McKesson vs. Cardinal Health: Which Medical Distribution Stock is a Better Buy? – July 2, 2021
The healthcare sector is always a good place to look for stocks because we know that demand will always be there. In fact, demand is likely to rise given that the population is growing older and the cost of care is outpacing inflation.While many look to buy pharmaceutical stocks, there is certainly a greater deal of risk. An option with less risk is to look at medical distribution stocks.
McKesson (MCK) and Cardinal Health (CAH) are two of the more intriguing medical distribution stocks. Let’s take a look at these two companies to help investors determine which is the better buy.
MCK
MCK, based in San Francisco, provides healthcare services along with information technology solutions. The company’s Distribution Solutions segment sells both generic and branded pharmaceutical drugs in addition to other healthcare products. MCK also rakes in money through the distribution of medical-surgical supplies, logistics, medical equipment, oncology physician access, and more.
MCK has a forward P/E ratio of 10.03. This means the stock might be undervalued at $191.03. MCK’s 52-week high is $204.66. The stock’s 52-week low is $139.77. MCK has a beta of 0.88 so it will likely maintain most of its value even if the market significantly declines.
MCK has a B POWR Rating. The stock has Bs in the Value and Stability components of the POWR Ratings. MCK has Cs in the Momentum and Quality components of the POWR Ratings.
MCK is ranked in the top 10 of its Medical – Services industry, landing at number 10 out of 77 stocks in the segment.
The analysts are bullish on MCK. The average analyst price target for the stock is $225.53. The lowest analyst target price for MCK is $205 while the highest target price is $257. If the stock hits the analysts’ average target price, it will have increased by slightly more than 19% in value.
CAH
Based in Dublin, Ohio, CAH is a countrywide distributor and provider of services for pharmacies, prescription drug manufacturers, and healthcare providers. CAH’s pharmaceutical segment is the second-largest in the country. The stock has a forward P/E ratio of 9.60. This low figure indicates CAH might be a bit undervalued at $56.68 per share. CAH has a 52-week high of $62.96. The stock’s 52-week low is $44.65. CAH has a beta of 1.06, meaning it probably won’t fluctuate much in the event that the market significantly undulates moving forward.

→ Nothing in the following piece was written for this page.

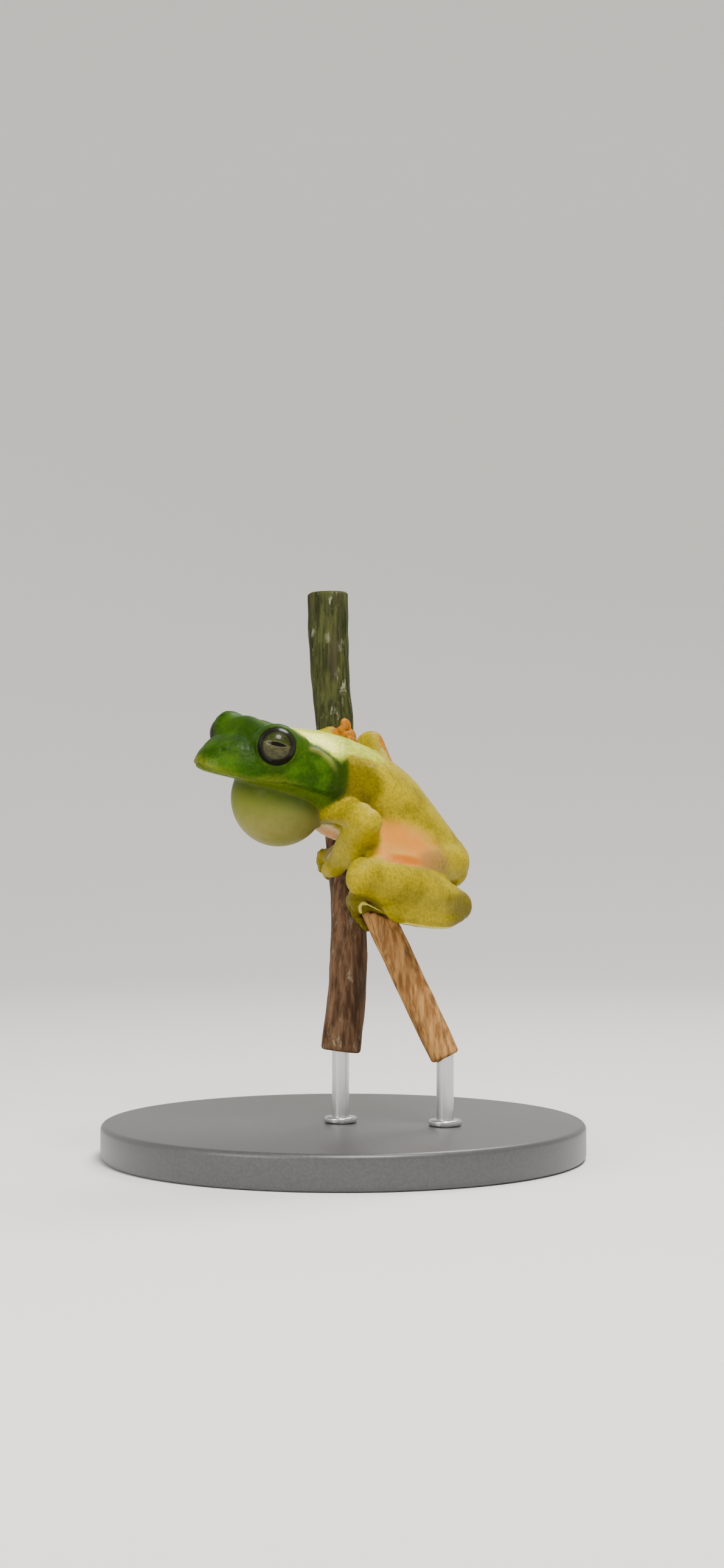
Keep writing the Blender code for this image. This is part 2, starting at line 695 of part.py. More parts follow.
def make_grip(node, branch, joint, palm, start, tips, cut_by, web, parts, cutters, look):
    forms = bpy.data.collections.new(f"{node}_forms")
    bpy.context.scene.collection.children.link(forms)
    make_digits(f"{node}_palm", branch, joint, palm, start, tips, forms, web)
    made = joined(node, forms, parts)
    bpy.data.collections.remove(forms)
    blend(made, GRIP_VOXEL, GRIP_TRIANGLES)
    for number, cutter in enumerate(cut_by):
        apply_boolean(made, "DIFFERENCE", cutter(f"{node}_cutter_{number}", cutters))
    finish(made, look)


def make_hands_and_feet(arms, legs, parts, cutters, looks):
    for number, side, grip in ((0, "left", LEFT_HAND), (1, "right", RIGHT_HAND)):
        make_grip(f"hand_{side}", STEM, WRISTS[number], HAND_PALM, grip[0], grip[1],
                  [grown_tube(arms[side]), grown_branch(STEM)], HAND_WEB, parts, cutters, looks["orange"])
    for number, side, grip, branch in ((0, "left", LEFT_FOOT, STUB), (1, "right", RIGHT_FOOT, STEM)):
        make_grip(f"foot_{side}", branch, ANKLES[number], FOOT_PALM, grip[0], grip[1],
                  [grown_tube(legs[side]), grown_branch(STUB), grown_branch(STEM)],
                  FOOT_WEB, parts, cutters, looks["orange"])


def branch_rings(branch, count, seed, grow, roughness):
    """Rings of points round a branch; the stub's end is broken off at a slant."""
    phases = np.random.default_rng(seed).uniform(0.0, 2 * math.pi, 3)
    heights = np.linspace(branch[0][0] - grow, branch[-1][0] + grow, count)
    turn = np.linspace(0.0, 2 * math.pi, BRANCH_SIDES, endpoint=False)
    rings = []
    for height in heights:
        axis, radius, along, front, aside = branch_at(branch, height)
        ripple = (np.sin(2 * turn + height * 0.21 + phases[0]) * 0.5
                  + np.sin(3 * turn - height * 0.33 + phases[1]) * 0.3
                  + math.sin(height * 0.55 + phases[2]) * 0.2)
        size = radius + grow + roughness * ripple
        rings.append(axis + np.outer(np.cos(turn) * size, front) + np.outer(np.sin(turn) * size, aside))
    if branch is STUB:
        rings[-1] = rings[-1] + np.outer(np.sin(turn) * size / radius * STUB_BREAK, along)
    return np.array(rings)


def make_branch(node, branch, count, seed, parts, look):
    """A cut length of branch with uneven bark."""
    rings = branch_rings(branch, count, seed, 0.0, BARK_ROUGHNESS)
    made = solid_from_rings(node, rings, rings[0].mean(axis=0), rings[-1].mean(axis=0), parts)
    finish(made, look)
    return made


def make_stand(parts, looks):
    bpy.ops.mesh.primitive_cylinder_add(vertices=48, radius=BASE_RADIUS * MM, depth=BASE_HEIGHT * MM,
                                        location=(0, 0, BASE_HEIGHT * MM / 2))
    base = bpy.context.object
    base.name = "stand_base"
    base.data.name = "stand_base"
    edge = base.modifiers.new("edge", "BEVEL")
    edge.width = BASE_BEVEL * MM
    edge.segments = 1
    edge.limit_method = "ANGLE"
    finish(base, looks["stand"])
    move_to(base, parts)
    for name, branch in (("stand_rod_stem", STEM), ("stand_rod_stub", STUB)):
        foot, top = BASE_HEIGHT + GAP, branch[0][0] - GAP - 0.4
        axis = branch_at(branch, branch[0][0])[0]
        bpy.ops.mesh.primitive_cylinder_add(vertices=16, radius=ROD_RADIUS * MM, depth=(top - foot) * MM,
                                            location=(axis[0] * MM, axis[1] * MM, (top + foot) / 2 * MM))
        rod = bpy.context.object
        rod.name = name
        rod.data.name = name
        finish(rod, looks["rod"])
        move_to(rod, parts)


def move_to(node, collection):
    for owner in list(node.users_collection):
        owner.objects.unlink(node)
    collection.objects.link(node)


def main():
    for old in list(bpy.data.objects):
        bpy.data.objects.remove(old)
    parts = bpy.data.collections.new("white_edged_tree_frog")
    cutters = bpy.data.collections.new("cutters")
    for collection in (parts, cutters):
        bpy.context.scene.collection.children.link(collection)
    looks = {
        "green": material("skin_green", SKIN_GREEN, 0.4),
        "yellow": material("skin_yellow", SKIN_YELLOW, 0.4),
        "orange": material("skin_orange", SKIN_ORANGE, 0.4),
        "cream": material("sac_cream", SAC_CREAM, 0.35),
        "eye": material("eye_silver", EYE_SILVER, 0.1),
        "bark": material("bark_brown", BARK_BROWN, 0.8),
        "stub": material("stub_tan", STUB_TAN, 0.8),
        "stand": material("stand_grey", STAND_GREY, 0.5),
        "rod": material("rod_steel", ROD_STEEL, 0.3, 1.0),
    }
    make_torso(parts, looks)
    make_head(parts, cutters, looks)
    make_sac(parts, cutters, looks)
    arms = make_arms(parts, cutters, looks)
    legs = make_legs(parts, cutters, looks)
    make_hands_and_feet(arms, legs, parts, cutters, looks)
    make_branch("perch_stem", STEM, STEM_RINGS, 3, parts, looks["bark"])
    make_branch("perch_stub", STUB, STUB_RINGS, 5, parts, looks["stub"])
    make_stand(parts, looks)


if __name__ == "__main__":
    main()
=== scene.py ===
import math

import bpy
import numpy as np
from mathutils import Matrix, Vector, noise


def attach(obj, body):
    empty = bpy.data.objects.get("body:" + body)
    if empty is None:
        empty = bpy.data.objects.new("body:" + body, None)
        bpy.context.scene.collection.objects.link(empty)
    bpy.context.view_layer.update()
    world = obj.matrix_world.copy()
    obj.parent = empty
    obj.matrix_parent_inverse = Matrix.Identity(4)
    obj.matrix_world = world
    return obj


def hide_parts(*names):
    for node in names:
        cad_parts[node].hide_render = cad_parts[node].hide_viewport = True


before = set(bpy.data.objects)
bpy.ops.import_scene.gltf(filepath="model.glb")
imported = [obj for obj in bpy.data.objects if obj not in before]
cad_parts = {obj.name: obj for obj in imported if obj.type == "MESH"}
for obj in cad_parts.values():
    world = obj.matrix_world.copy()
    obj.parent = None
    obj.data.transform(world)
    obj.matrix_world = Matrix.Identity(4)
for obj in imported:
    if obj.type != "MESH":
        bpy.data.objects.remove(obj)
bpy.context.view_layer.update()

# Sizes are in millimetres in the frame of the CAD model, and angles in degrees, as in the part's source.
# The photograph looks along +Y. The frog faces -X, with its left side towards the camera.
MM = 0.001

# The spine: distance forward from the vent, height, slope, half width, height above and below the
# widest line, squareness of the upper side.
VENT_X = 17.4
VENT_Y = 3.5
SECTIONS = [
    (0.2, 40.0, 52.0, 0.9, 0.8, 0.8, 2.0),
    (1.6, 41.4, 50.0, 3.0, 2.1, 2.1, 2.0),
    (4.4, 43.5, 46.0, 4.7, 2.9, 3.6, 2.1),
    (8.2, 46.5, 40.0, 6.6, 3.9, 5.2, 2.2),
    (12.2, 49.1, 32.0, 8.0, 5.2, 6.6, 2.2),
    (16.2, 51.0, 22.0, 8.9, 6.0, 7.3, 2.2),
    (19.8, 52.2, 14.0, 9.0, 6.3, 7.3, 2.2),
    (23.2, 52.9, 9.0, 8.7, 6.5, 6.2, 2.3),
    (26.2, 53.2, 8.0, 8.6, 6.6, 3.8, 2.4),
    (29.2, 53.4, 8.0, 8.4, 6.6, 2.3, 2.5),
    (32.0, 53.7, 8.0, 7.9, 6.4, 1.6, 2.6),
    (34.8, 54.1, 8.0, 6.9, 5.7, 1.25, 2.5),
    (37.1, 54.4, 8.0, 5.8, 4.9, 1.1, 2.4),
    (39.0, 54.7, 8.0, 4.6, 3.9, 1.0, 2.3),
    (40.5, 54.9, 8.0, 3.2, 2.7, 0.9, 2.2),
    (41.5, 55.1, 8.0, 1.7, 1.5, 0.7, 2.0),
]
SNOUT_CAP = 0.45
VENT_CAP = 0.35
HEADING = [(0.0, 25.0), (20.0, 27.0), (29.0, 31.0), (42.0, 31.0)]
ROLL = [(0.0, 20.0), (10.0, 20.0), (27.0, 10.0), (42.0, 10.0)]
MOUTH_CORNER_AT = 26.2

EYE_AT = 33.8
EYE_OUT = 6.0
EYE_UP = 4.45
FAR_EYE_AHEAD = 1.1
FAR_EYE_LOWER = 0.3
EYE_RADIUS = 2.7
LID_THICKNESS = 0.45
LID_OPENING = 70.0
LID_RIM = 0.16
FAR_LID_DROOP = 0.45
GAZE_FORWARD = 30.0
GAZE_UP = 8.0
NOSTRIL_AT = 39.8
NOSTRIL_ANGLE = 52.0

SAC_AT = 28.6
SAC_DROP = 3.0
SAC_RADIUS = (6.5, 6.8, 6.7)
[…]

CAH has a C POWR Rating. This grade indicates the stock is a Hold. CAH has C grades in the Momentum, Quality, Sentiment, and Growth components. The stock has a B grade in the Value component of the POWR Ratings.
CAH is ranked 30th of 77 stocks in the Medical – Services segment.
CAH has an average analyst target price of $63.36. If CAH hits this price, it will have popped by slightly more than 10%. The lowest analyst target price for CAH is $56. The highest analyst target price for CAH is $74. The stock’s average price target has increased $1.86 across the prior 32 weeks. CAH’s average upside potential has been 13% in the past 13 months. Of the 16 analysts who have issued CAH recommendations, two consider the stock a Strong Buy, four consider it a Buy, and 10 consider it a Hold.
Which is the Better Buy?
MCK is the better buy. MCK has a B POWR Rating. CAH has a C POWR Rating. Furthermore, MCK is ranked in the top 10 of its segment. CAH is barely ranked in the top half of its space. Investors should not hesitate to add MCK to their portfolio.
MCK shares were trading at $192.67 per share on Friday morning, up $1.43 (+0.75%). Year-to-date, MCK has gained 11.30%, versus a 16.21% rise in the benchmark S&P 500 index during the same period.